Marbella, Sevilla, Málaga, y Madrid

Marbella, Sevilla, Málaga, y Madrid November 26, 2015

 

Garcia Lorca in '34
Federico García Lorca, Granada’s great modern poet, in 1934
(Wikimedia Commons public domain)

 

In Spain, the dead are more alive than the dead of any other country in the world.  (Federico García Lorca — born 5 June 1898; executed by the Nationalists during the Spanish Civil War on 19 August 1936)

 

I don’t know whether García Lorca’s dictum is true or not — I’ve been in other places (Egypt, for example, and Israel and Greece and Iran and Italy) where the past is very much alive — but there’s certainly a lot of history here in Spain.
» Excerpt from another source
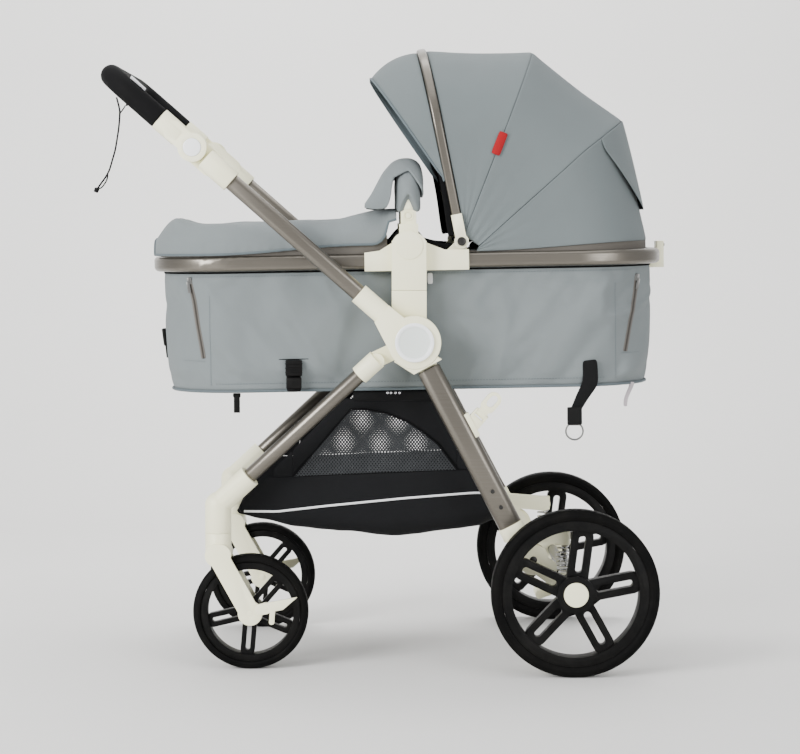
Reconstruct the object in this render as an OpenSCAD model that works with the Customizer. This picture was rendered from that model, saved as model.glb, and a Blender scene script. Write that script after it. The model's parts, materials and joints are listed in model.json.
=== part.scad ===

Where the mosque of Seville used to stand
Seville’s marvelous cathedral

(Wikimedia CC; click to enlarge.)

 

We spent yesterday in Seville or Sevilla, concentrating mainly on the city’s cathedral, which is the third largest church in the world and the largest Gothic cathedral.  (For that matter, it’s the largest cathedral in the world, period.)  It was built on the site of the one-time grand mosque of Sevilla, and its famous campanile (known as La Giralda) incorporates a substantial portion of that mosque’s former minaret.

 

Sepulcro de Cristobal Colon
The tomb of Christopher Columbus
(Wikimedia Commons)

 

Perhaps the most interesting single spot in the cathedral is the tomb of Christopher Columbus, a rather influential historical personage.  The sculpture atop it shows his coffin being borne by four kings of Spain.

 

In Sevilla
El Patio de las doncellas (“the courtyard of the maidens”) in Seville’s Alcázar (Wikimedia CC; click to enlarge)

 

We also spent considerable time in the Reales Alcázares de Sevilla, the “Alcázar of Seville” — the term alcázar stems from the Arabic word al-qaşr, meaning “palace” — which dates back to the Moorish Almohades in the late twelfth century but which continued to be added onto in the Mudéjar style after the Christian Reconquista.

 

Before driving back to Marbella, we topped the day off with — of all things — dinner in a Mexican restaurant.  It was a taste of home.  I’ve been craving Mexican food since arriving here.  Irrational I know, but there you have it.

 

Today, though, my onsite immersion in Andalasian/Islamic history and architecture is over.

 

We caught the train from Málaga to Madrid.  It was exceptionally smooth, even when reaching speeds around 180 miles per hour.  The landscape that we traversed reminded me, as the Andalasian coast itself had, of my native southern California.

 

Tonight, we strolled past the royal palace and through some of its gardens, visited a large sculpture honoring Don Quixote and Sancho Panza, walked by the Opera House, and had dinner in a tapas bar near the Plaza de Oriente.